CourtUnited States State Supreme Judicial Court of Massachusetts Supreme Court

Present: Marshall, C.J., Greaney, Ireland, Spina, Cowin, Sosman, & Cordy, JJ.

Taxation, Corporate excise, Deduction from income. Corporation, Merger, Reorganization. Constitutional Law, Taxation, Supremacy of Federal law, Commerce clause. Words, "Gross income," "Net income."

Appeal from a decision of the Appellate Tax Board.

The Supreme Judicial Court on its own initiative transferred the case from the Appeals Court.

Paul H. Frankel, of New York (Maxwell D. Solet with him) for the taxpayer.

Thomas K. Condon (Christopher M. Glionna with him) for Commissioner of Revenue.

GREANEY, J.

We transferred this case to this court on our own motion to decide whether, under Massachusetts law, the taxpayer, Macy's East, Inc. (Macy's East), may carry forward and deduct, for State corporate excise tax purposes, premerger net operating losses (NOLs), generated by four entities it absorbed in various mergers. The Appellate Tax Board (board) concluded that Macy's East may not carry forward and deduct these NOLs, and affirmed the Commissioner of Revenue's (commissioner's) denial of Macy's East's applications for abatement and amended corporate excise tax returns for the taxable period that ended February 1, 1997 (taxable period). We affirm the decision of the board.

The board found the following facts.1 See G. L. c. 58A, § 13 ("The decision of the board shall be final as to findings of fact"). During the taxable period, Macy's East was a corporation organized under Ohio law, and had its headquarters in New York. Macy's East is engaged in the business of operating retail department stores. During the taxable period, Macy's East operated eleven retail stores in Massachusetts, which previously had been operated as Jordan Marsh Stores Corporation (Jordan Marsh) retail stores.

Macy's East was the surviving corporation after a series of corporate reorganizations occurring between 1986 and 1994. One party to this series of reorganizations, Federated Department Stores, Inc. (Federated), was formed as a holding company by several department stores, including Abraham & Straus (A&S).
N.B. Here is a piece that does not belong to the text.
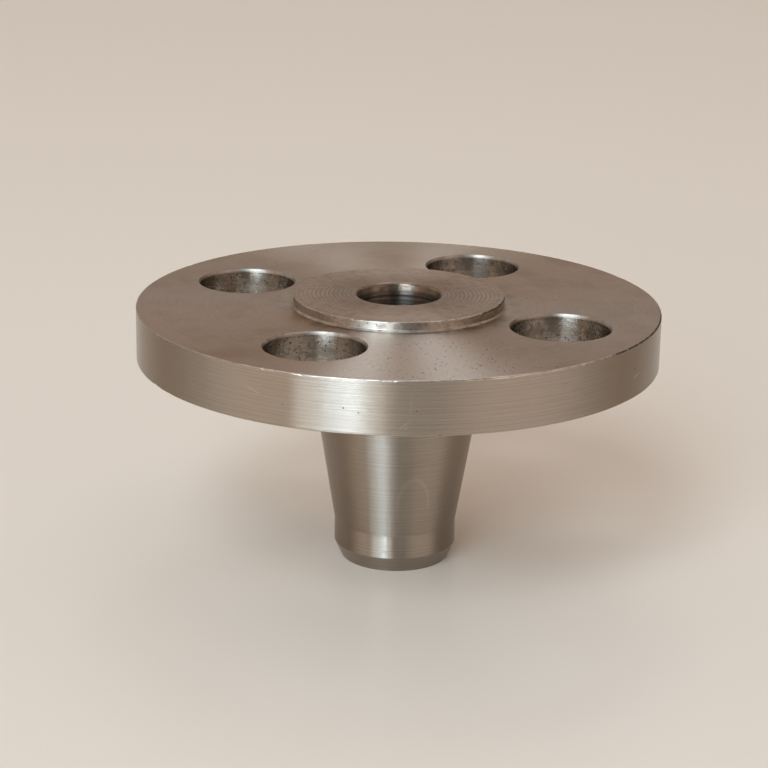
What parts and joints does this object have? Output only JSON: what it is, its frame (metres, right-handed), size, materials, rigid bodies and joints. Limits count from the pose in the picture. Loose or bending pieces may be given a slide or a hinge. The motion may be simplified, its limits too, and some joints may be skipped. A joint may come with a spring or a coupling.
{
  "type": "weld neck flange",
  "caption": "Round steel pipe flange with a raised gasket face, a tapered neck bevelled for butt welding, a through bore and chamfered bolt holes.",
  "frame": {"origin": "centre of the weld end's face, the lowest face, on the bore axis; the flange stands on it", "axes": "+Z along the bore axis from the weld end to the raised gasket face; +X and +Y pass midway between neighbouring bolt holes, which straddle both axes"},
  "size_m": [0.09, 0.09, 0.0475],
  "materials": {
    "turned_steel": "bare turned steel: circular tool marks on the faces, fine marks around the rim and neck, small nicks and dull spots from handling"
  },
  "bodies": {
    "root": {"weld_neck_flange": "turned_steel"}
  },
  "joints": []
}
On May 3, 1988, Campeau Corporation, which owned Jordan Marsh, acquired Federated. On January 15, 1990, Federated and some of its subsidiaries, including Jordan Marsh, filed for bankruptcy protection under Chapter 11 of the Bankruptcy Code, in the United States Bankruptcy Court for the Southern District of Ohio.

On February 4, 1992, Federated emerged from bankruptcy pursuant to a plan of reorganization. Federated continued to conduct its retail business through the operation of its subsidiaries Jordan Marsh and A&S. Jordan Marsh operated retail department stores in Massachusetts, and A&S operated retail department stores primarily in New York.
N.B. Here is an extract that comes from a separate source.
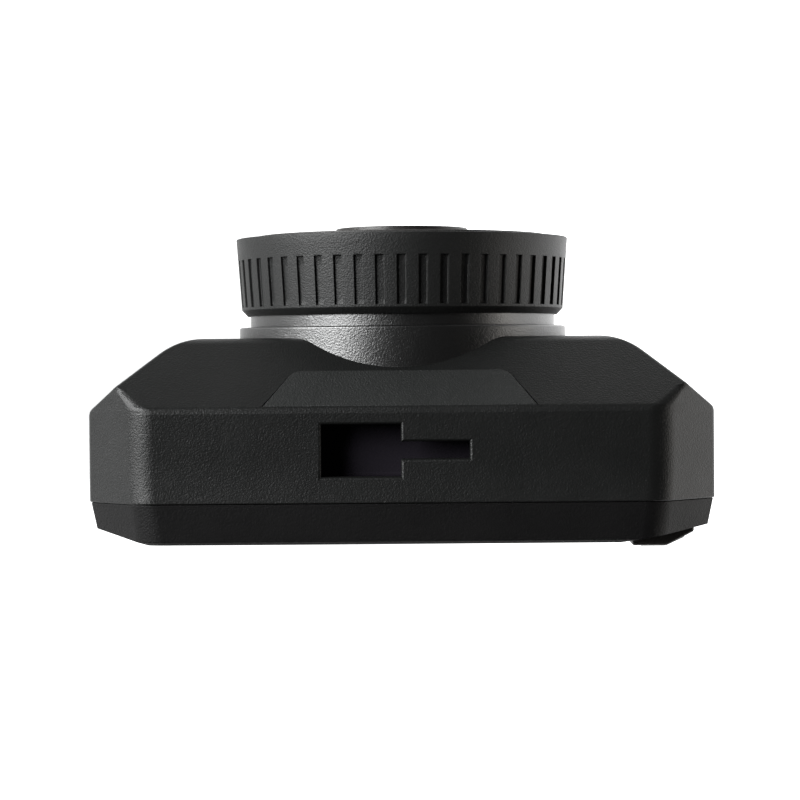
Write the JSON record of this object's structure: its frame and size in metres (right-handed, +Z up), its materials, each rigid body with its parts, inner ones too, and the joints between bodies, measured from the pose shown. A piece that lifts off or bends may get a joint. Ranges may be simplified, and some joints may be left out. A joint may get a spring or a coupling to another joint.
{
  "type": "dash camera",
  "caption": "In-car recording camera: eight-sided body with knurled lens ring, T-slot for a windscreen bracket and a small screen with push keys behind.",
  "frame": {"origin": "centre of the overall box, at the level of the flat underside", "axes": "+Z up, lens faces -Y, screen faces +Y, +X to the right seen from the front"},
  "size_m": [0.08, 0.042, 0.055],
  "materials": {
    "shell_plastic": "fine spark-eroded texture",
    "cover_plastic": "fine spark-eroded texture",
    "pocket_plastic": "smooth moulded",
    "pad_plastic": "smooth satin",
    "neck_plastic": "satin",
    "ring_plastic": "satin",
    "plate_plastic": "satin",
    "bezel_plastic": "gloss",
    "cover_glass": "polished",
    "barrel_metal": "black anodised",
    "lens_glass": "coated and polished",
    "holder_plastic": "matt",
    "sensor_chip": "polished",
    "circuit_board": "solder mask",
    "connector_plastic": "moulded",
    "chip_black": "moulded epoxy",
    "battery_foil": "foil pouch",
    "speaker_metal": "stamped",
    "socket_steel": "tin plated",
    "window_acrylic": "polished",
    "screen_glass": "polished",
    "backlight_plastic": "satin",
    "ribbon_film": "polyimide film",
    "strip_plastic": "smooth moulded",
    "key_plastic": "satin",
    "screw_steel": "black zinc plated"
  },
  "bodies": {
    "camera_body": {"front_shell": "shell_plastic", "rear_cover": "cover_plastic", "bracket_pocket": "pocket_plastic", "slope_pad": "pad_plastic", "lens_neck": "neck_plastic", "lens_front_plate": "plate_plastic", "lens_bezel": "bezel_plastic", "lens_cover_glass": "cover_glass", "lens_barrel": "barrel_metal", "front_lens_element": "lens_glass", "rear_lens_element": "lens_glass", "lens_holder": "holder_plastic", "image_sensor": "sensor_chip", "sensor_board": "circuit_board", "board_connector": "connector_plastic", "main_board": "circuit_board", "processor_chip": "chip_black", "memory_chip": "chip_black", "power_coil": "chip_black", "battery": "battery_foil", "speaker": "speaker_metal", "microphone": "speaker_metal", "usb_socket": "socket_steel", "card_socket": "socket_steel", "display_window": "window_acrylic", "screen_frame": "socket_steel", "screen_panel": "screen_glass", "screen_backlight": "backlight_plastic", "screen_connector": "connector_plastic", "screen_ribbon": "ribbon_film", "key_strip": "strip_plastic", "power_switch": "chip_black", "menu_switch": "chip_black", "up_switch": "chip_black", "down_switch": "chip_black", "record_switch": "chip_black", "case_screw_lower_left": "screw_steel", "case_screw_upper_left": "screw_steel", "case_screw_lower_right": "screw_steel", "case_screw_upper_right": "screw_steel"},
    "knurled_ring": {"lens_ring": "ring_plastic"},
    "power_push_key": {"power_key": "key_plastic"},
    "menu_push_key": {"menu_key": "key_plastic"},
    "up_push_key": {"up_key": "key_plastic"},
    "down_push_key": {"down_key": "key_plastic"},
    "record_push_key": {"record_key": "key_plastic"}
  },
  "joints": [
    {"name": "lens_ring_turn", "type": "hinge", "parent": "camera_body", "child": "knurled_ring", "pos_m": [0, -0.014, 0.0275], "axis": [0, -1, 0], "range_deg": [-30, 30]},
    {"name": "power_key_press", "type": "slide", "parent": "camera_body", "child": "power_push_key", "axis": [0, -1, 0], "range_m": [0, 0.0004], "stiffness_N_per_m": 400},
    {"name": "menu_key_press", "type": "slide", "parent": "camera_body", "child": "menu_push_key", "axis": [0, -1, 0], "range_m": [0, 0.0004], "stiffness_N_per_m": 400},
    {"name": "up_key_press", "type": "slide", "parent": "camera_body", "child": "up_push_key", "axis": [0, -1, 0], "range_m": [0, 0.0004], "stiffness_N_per_m": 400},
    {"name": "down_key_press", "type": "slide", "parent": "camera_body", "child": "down_push_key", "axis": [0, -1, 0], "range_m": [0, 0.0004], "stiffness_N_per_m": 400},
    {"name": "record_key_press", "type": "slide", "parent": "camera_body", "child": "record_push_key", "axis": [0, -1, 0], "range_m": [0, 0.0004], "stiffness_N_per_m": 400}
  ]
}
On July 15, 1986, R.H. Macy & Company, Inc. (Macy's), then known as Macy Acquiring Corporation, acquired the former R.H. Macy & Company, Inc. (former Macy's), a retail department corporation, in a leveraged buyout. On January 27, 1992, Macy's, and some of its subsidiaries, filed petitions in bankruptcy for reorganization under Chapter 11 of the Bankruptcy Code, in the United States Bankruptcy Court for the Southern District of New York. Macy's continued to conduct its retail business through the operation of several subsidiaries, the principal subsidiaries being Macy's Northeast, Inc. (Macy's Northeast), and Macy's South, Inc. (Macy's South). Both Macy's Northeast and Macy's South were corporations organized under Delaware law.

On September 8, 1994, a Bankruptcy Court judge of the United States Bankruptcy Court for the Southern District of New York approved an agreement of merger between Federated and Macy's, pursuant to which Macy's would emerge as the surviving corporation of the combined company and would change its name to Federated. As part of the reorganization plan, Macy's East was created on December 13, 1994. Macy's East was organized for the purpose of operating the businesses of Macy's Northeast and Macy's South, which merged into Macy's East on their emergence from bankruptcy on December 14, 1994. Macy's East operated under the tax identification number previously used by Macy's Northeast. Unlike Macy's Northeast and Macy's South, the new Macy's East emerged as a corporation organized under Ohio law. Macy's East operated its business in both the northeastern and the southeastern regions of the country, districts which previously had been operated separately by Macy's Northeast and Macy's South, respectively. Prior to this merger, Macy's Northeast and Macy's South had accumulated NOLs during their 1991 through 1995 fiscal years.

On August 26, 1995, Jordan Marsh and A&S were absorbed into Macy's East. The directors and officers of Macy's East became the directors and officers of the merged corporation, and each previously issued and outstanding share of A&S and Jordan Marsh common stock were canceled and retired. After the merger, Macy's East operated the retail stores previously owned by Jordan Marsh and A&S. A&S had not conducted business in Massachusetts. Before the merger, Jordan Marsh and A&S had accumulated NOLs during their 1991 through 1995 fiscal years.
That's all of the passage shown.